Although the new formula contains more elementary instructions, removal of the branch is significant. When one operand is constant, folding reduces to 3 bitwise operations to compute the carry, which is very fast. When both operands are variable, then the carry is often 50/50 unpredictable, which means the branch is unpredictable, and removing it is worth the full 5 bitwise operations anyway.

Negation does not need a special code path anymore. Regular folding of the 0L - b formula yields optimal, branchless code anyway. We remove RuntimeLong.neg and its code paths in the optimizer and emitter. While we're there, we also remove RuntimeLong.not, since the regular code paths for -1L ^ b fold in the same way.

This change reduces execution time of the sha512 benchmark by a whopping 25-30%.

tanishiking

Looks good from my side, nice bit hacking optimizations 😃
For double-length add/sub, double checked hacker's delight, and it looks identical to the book. (it's fun to see the algorithm is implemented in real world).

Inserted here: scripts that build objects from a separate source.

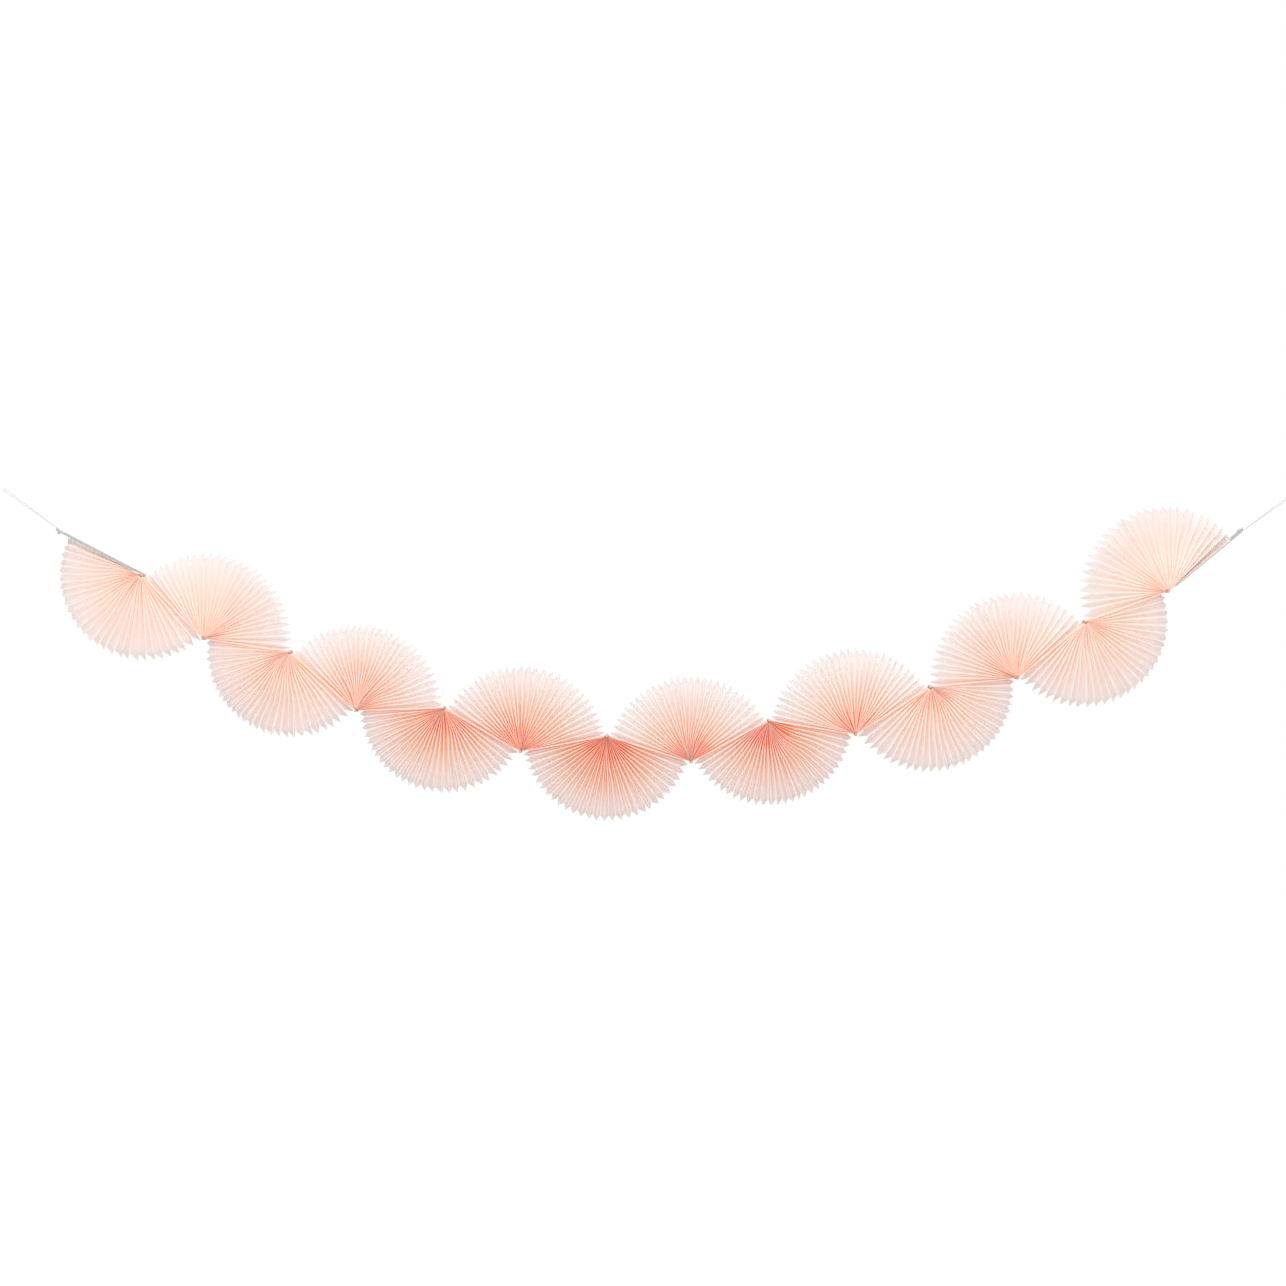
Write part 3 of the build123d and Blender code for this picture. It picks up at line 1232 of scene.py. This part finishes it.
@dataclass
class Studio:
    """A white floor and surround, soft lamps and the camera."""

    centre: tuple[float, float, float] = (0.9225, 0.0, -0.2212)
    camera_distance: float = 2.9
    picture_width: float = 1.8596
    floor_height: float = -1.35
    surround: float = 0.63
    more_above: float = 0.05
    bounces: int = 256

    def build_camera(self) -> None:
        """A camera that looks along +Y at the garland's middle, as far off as the photograph's."""
        data = bpy.data.cameras.new("camera")
        data.sensor_width = 36.0
        data.lens = data.sensor_width * self.camera_distance / self.picture_width
        camera = bpy.data.objects.new("camera", data)
        camera.location = (self.centre[0], -self.camera_distance, self.centre[2])
        camera.rotation_euler = (math.pi / 2, 0, 0)
        bpy.context.scene.collection.objects.link(camera)
        bpy.context.scene.camera = camera

    def build_world(self) -> None:
        """A surround that is brighter from above, and that the camera sees as white."""
        world = bpy.data.worlds.new("surround")
        world.use_nodes = True
        bpy.context.scene.world = world
        bench = Bench(world.node_tree)
        path = bench.add("ShaderNodeLightPath")
        seen = bench.math("MAXIMUM", path.outputs["Is Camera Ray"], path.outputs["Is Glossy Ray"])
        seen = bench.math("MAXIMUM", seen, path.outputs["Is Transmission Ray"])
        way = bench.add("ShaderNodeTexCoord").outputs["Generated"]
        height = bench.add("ShaderNodeSeparateXYZ", {"Vector": way}).outputs["Z"]
        soft = bench.math("MULTIPLY_ADD", height, self.more_above, self.surround)
        unlit = bench.math("SUBTRACT", 1.0, seen)
        strength = bench.math("MULTIPLY_ADD", unlit, soft, seen)
        light = bench.add("ShaderNodeBackground", {"Color": (1, 1, 1, 1), "Strength": strength})
        out = bench.add("ShaderNodeOutputWorld")
        bench.tree.links.new(light.outputs[0], out.inputs["Surface"])

    def build_floor(self) -> None:
        """A pale floor well under the garland, which comes out white."""
        half = 6.0
        x, y, z = self.centre[0], self.centre[1], self.floor_height
        points = np.array([(x - half, y - half, z), (x + half, y - half, z), (x + half, y + half, z), (x - half, y + half, z)])
        floor = show("studio_floor", mesh_of("studio_floor", points, np.array([[0, 1, 2, 3]])))
        made = bpy.data.materials.new("pale floor")
        made.use_nodes = True
        bench = Bench(made.node_tree)
        matt = bench.add("ShaderNodeBsdfDiffuse", {"Color": (0.7, 0.7, 0.7, 1)})
        path = bench.add("ShaderNodeLightPath")
        glow = bench.add(
            "ShaderNodeEmission",
            {"Color": (1, 1, 1, 1), "Strength": bench.math("MULTIPLY", path.outputs["Is Camera Ray"], 0.6)},
        )
        both = bench.add("ShaderNodeAddShader", {0: matt.outputs[0], 1: glow.outputs[0]})
        out = bench.add("ShaderNodeOutputMaterial")
        bench.tree.links.new(both.outputs[0], out.inputs["Surface"])
        floor.data.materials.append(made)

    def build_lamp(
        self,
        name: str,
        place: tuple,
        size: float,
        power: float,
        towards: Optional[tuple] = None,
    ) -> None:
        """A square soft lamp, out of the camera's sight.

        Args:
            name: the lamp's name.
            place: where it stands.
            size: its side.
            power: in watts.
            towards: what it shines at, and otherwise the garland's middle.
        """
        data = bpy.data.lights.new(name, "AREA")
        data.size = size
        data.energy = power
        lamp = bpy.data.objects.new(name, data)
        lamp.location = place
        lamp.visible_camera = False
        way = Vector(towards or self.centre) - Vector(place)
        lamp.rotation_euler = way.to_track_quat("-Z", "Y").to_euler()
        bpy.context.scene.collection.objects.link(lamp)

    def build(self) -> None:
        """Makes the whole studio."""
        self.build_camera()
        self.build_world()
        self.build_floor()
        self.build_lamp("key", (0.92, -0.9, 1.9), 2.2, 18.0)
        self.build_lamp("fill", (0.9, -2.9, 0.6), 1.8, 34.0)
        self.build_lamp("back left", (-0.05, 0.6, 0.05), 0.5, 1.5, towards=(0.25, 0.0, -0.15))
        self.build_lamp("back right", (1.9, 0.6, 0.1), 0.5, 1.0, towards=(1.62, 0.0, -0.15))
        scene = bpy.context.scene
        scene.view_settings.view_transform = "Standard"
        # light that enters a deep pleat is passed on many times before it leaves
        scene.cycles.max_bounces = self.bounces
        scene.cycles.diffuse_bounces = self.bounces
        scene.cycles.transmission_bounces = self.bounces


def main() -> None:
    """Builds the garland and its studio."""
    logging.basicConfig(level=logging.INFO, format="%(name)s: %(message)s")
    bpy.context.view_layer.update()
    Garland(frame["joints"], frame["nodes"]).build()
    Studio().build()


if __name__ == "__main__":
    main()
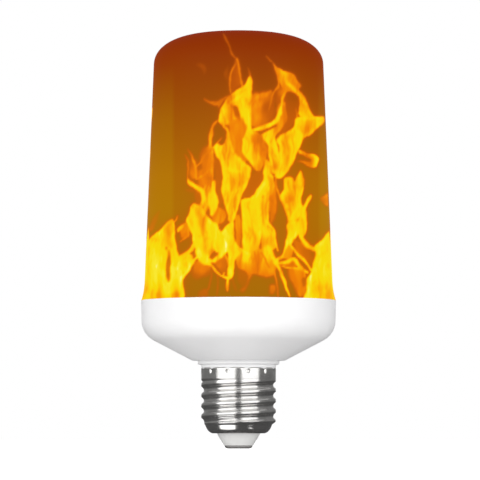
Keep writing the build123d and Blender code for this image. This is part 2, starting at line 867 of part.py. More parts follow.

linker-private-library/src/main/scala/org/scalajs/linker/runtime/RuntimeLong.scala

tanishiking · 2025-05-29T16:08:12Z

linker/shared/src/main/scala/org/scalajs/linker/frontend/optimizer/OptimizerCore.scala

-            else
-              PreTransBinaryOp(Int_>>, lhs, PreTransLit(IntLiteral(dist)))
+            } else {
+              val lhs2 = simplifyOnlyInterestedInMask(lhs, (-1) << dist)


[note]
The bit pattern of (-1) << dist: upper 32 - dist bits are 1, and rest are 0.
That masks bit patterns in lhs (upper bits) that still affect the result after the shift operation.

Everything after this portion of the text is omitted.